Ritus agama amat lekat kepada waktu. Sebelum ada almanak dan jam, penanda waktu-waktu shalat wajib hanya berpedoman kepada posisi matahari. Sedangkan Ramadhan dan Idul Fitri ditentukan berdasarkan fenomena edaran rembulan.
Dalam al-Quran tercetus sumpah ilahiah: “demi waktu”. Sumpah ini menegaskan kerugian manusia lantaran tak mengisi waktunya dengan amal saleh.
Keilahian waktu saat ini bertarung dengan prinsip time is money. Hitungan detik dan jam akan dipandang bermakna tatkala menghasilkan keuntungan finansial atau material.
Waktu produktif adalah jam kerja dan lembur. Waktu-waktu lain adalah rehat dan kesenangan. Akibatnya manusia menjadi budak waktu yang profan dan mekanis seperti laju angka di mesin argo taksi.
“Waktu adalah uang” merupakan sejenis materialisme yang membuat waktu kehilangan dimensi esensialnya sebagai kesempatan mewujudkan amal saleh.
Momen rutin perayaan tahun baru misalnya terjebak kepada pergantian angka tahun. Bunyi terompet dan mercon menandainya seperti mengetuk dan memasuki rumah waktu yang baru angka tahunnya.

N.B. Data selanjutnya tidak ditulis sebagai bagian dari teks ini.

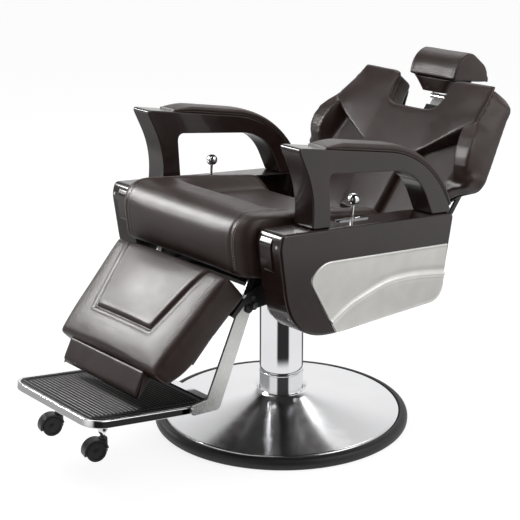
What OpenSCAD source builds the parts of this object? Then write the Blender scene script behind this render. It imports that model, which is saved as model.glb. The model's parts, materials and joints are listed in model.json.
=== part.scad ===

Imajinasi terhadap waktu kehilangan kepekaan dimensi ilahiahnya. Waktu hanya seperti gerak angka countdown di lampu merah. Waktu identik dengan tanggal muda dan tanggal tua atau jam masuk kantor dan jam keluar kantor.
Keilahiahan waktu, jika pun ada, hanya jeda pendek, formil dan terhimpit. Akibatnya jam kerja menimbulkan stres dan hari libur menciptakan kemalasan atau pemborosan.
Waktu adalah anugerah. Berlalunya waktu tanpa kesadaran esensial dan teologis akan membuat manusia terasing atau tertekan dalam hidupnya.
Waktu berubah menjadi kutukan. Manusia menjadi budak waktu. Manusia berlari-lari atau terkapar karena letih di zaman ini. Kelembutan dan kekhusyukan menempuh waktu kian pupus.
Setelah raung terompet dan letusan mercon perayaan tahun baru, waktu akan segera senyap sesaat dan kemudian bergerak kembali sebagai kutukan yang memperbudak manusia.
Kesadaran waktu ilahiah tak sebatas bersembahyang atau berzikir siang dan malam. Kesadaran ini bisa terwujud saat manusia menjalani waktu atas dasar kemanfaatan dan keluhuran, jujur, tidak terperangkap ketamakan, adil dan jauh dari sikap berlebihan.
Manusia tak bisa selalu menang menghadapi waktu. Namun jangan sampai manusia melulu menjadi pecundang atau budak waktu. Jalan terbaik meraihnya adalah manusia bekerja sama dengan waktu atau menjadikan waktu sebagai teman yang saleh, bukan musuh.